Back on the trail of the Da Vinci Code in Paris, we visited the Louvre, Paris’ massive and renowned art institution. To call it a gallery just doesn’t do it justice. We viewed Da Vinci’s Mona Lisa and Madonna of the Rocks, an alternative version of his Virgin of the Rocks hanging in London’s National Gallery.
The Louvre’s holdings are divided into 10 departments that represent art through the ages from around the world. Oriental antiquities; Egyptian antiquities; Greek, Etruscan and Roman antiquities; painting; sculptures; objets d’art; arts of Islam; prints and drawings; history of the Louvre and medieval Louvre; and arts of Africa, Asia, Oceania and the Americas make up a collection so vast, it has been estimated that if you spend two minutes looking at every piece on display it would take three months to get through it all.
The next two stops in our Da Vinci Trail were Notre Dame de Paris and Saint Sulpice, two lovely houses of worship.
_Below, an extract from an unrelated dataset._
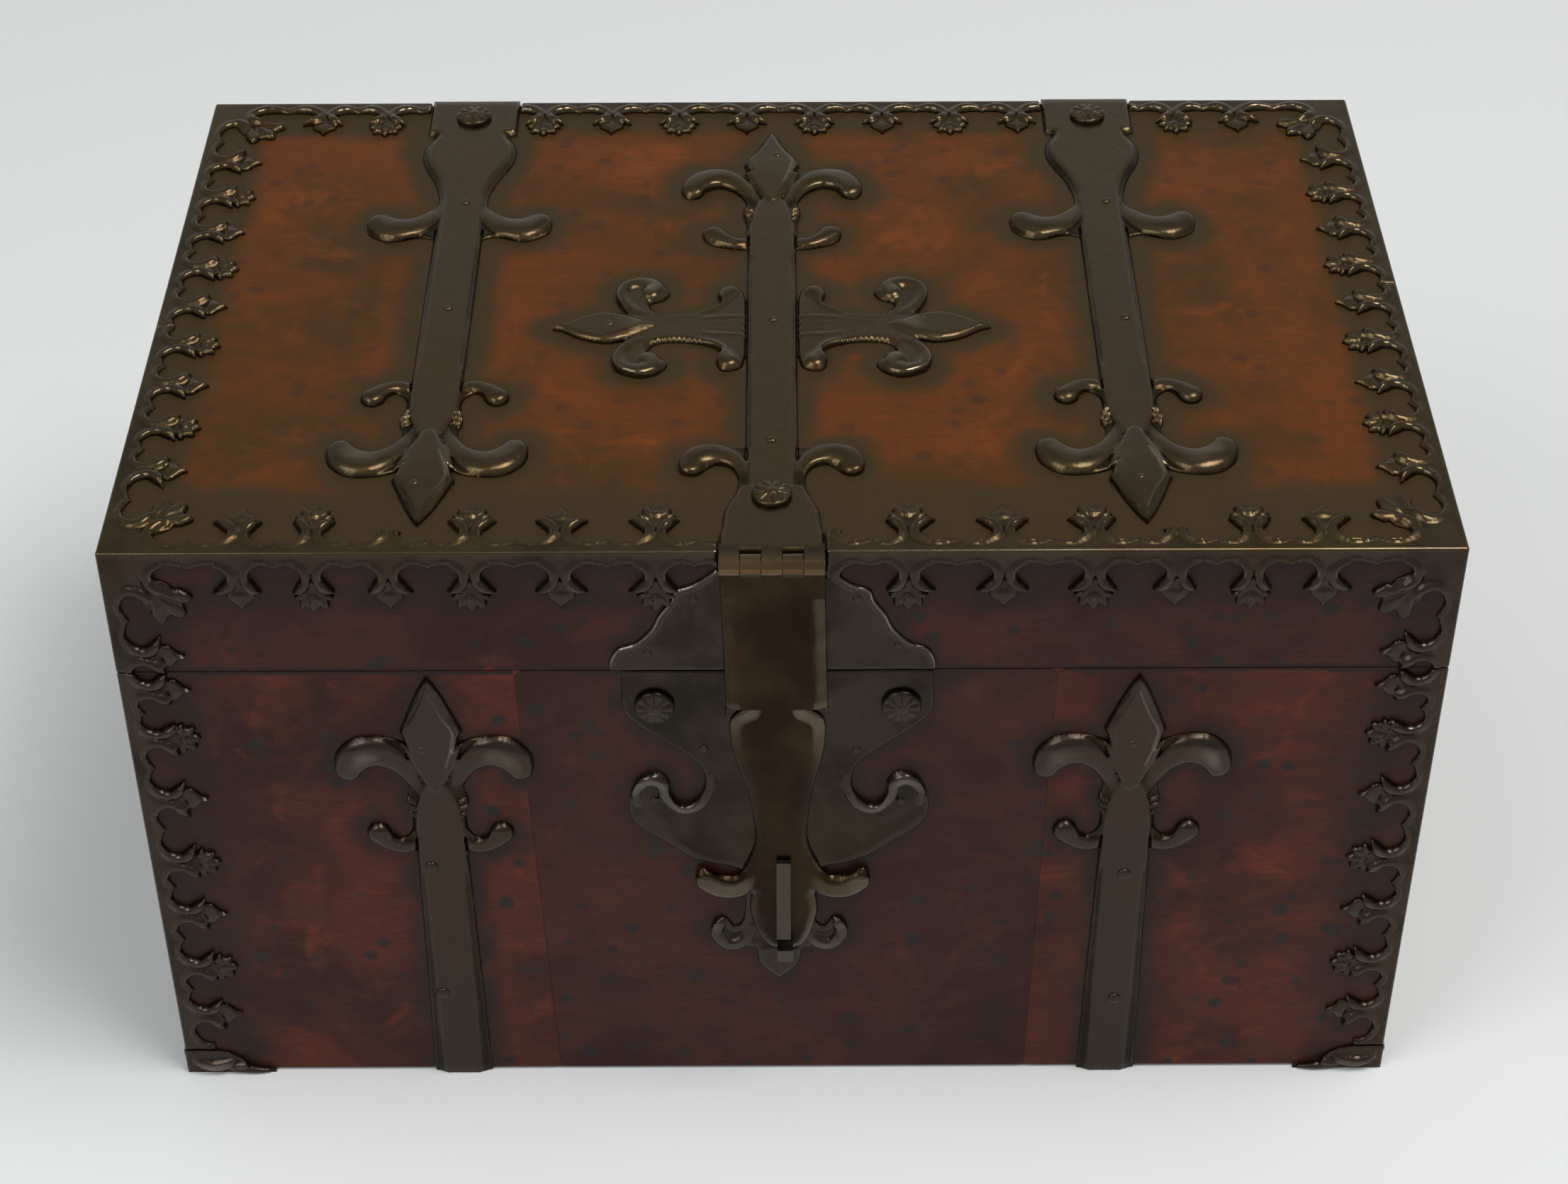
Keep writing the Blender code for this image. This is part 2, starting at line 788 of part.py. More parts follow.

Notre Dame is a grand example of Gothic architecture that was designed by the Bishop of Paris and was built between the 12th and 13th centuries. French road distances are established from the 0 km point in the square in front of the cathedral entrance. Saint Sulpice is more recent having been built in the 17th-century French style. It boasts mural paintings by Delacroix.
Day two in France and we headed for the country, specifically to Vaux le Vicomte, an architectural masterpiece created by Nicolas Fouquet, the Lord High treasurer of France under Louis XIV, surrounded by gardens designed by André Le Nôtre, who went on to design the gardens at Versailles. You can tour the furnished state apartments and private cabinets, the dining room on the main floor, the bedrooms and private apartments on the first floor, and the kitchens and cellars in the basement as well as the extensive and beautiful gardens.
There is also a Horse-Driven Carriages Museum on site that houses a unique, private collection of 18th- and 19th-century carriages. The André le Nôtre exhibition in the vaulted cellars of the château gives you the illusion of strolling along the paths of the garden.
Our last day in Paris started with a cruise down the tree-lined Canal Saint-Martin. The two-and-a-half-hour narrated cruise floated through four double locks, two swing bridges and under the vaults of the Bastille, while the narration covered the history and colourful legends linked to the passing sites.
It finished with some shopping at French mega-department stores Printemps and Galleries Lafayette. When in Paris, one must shop!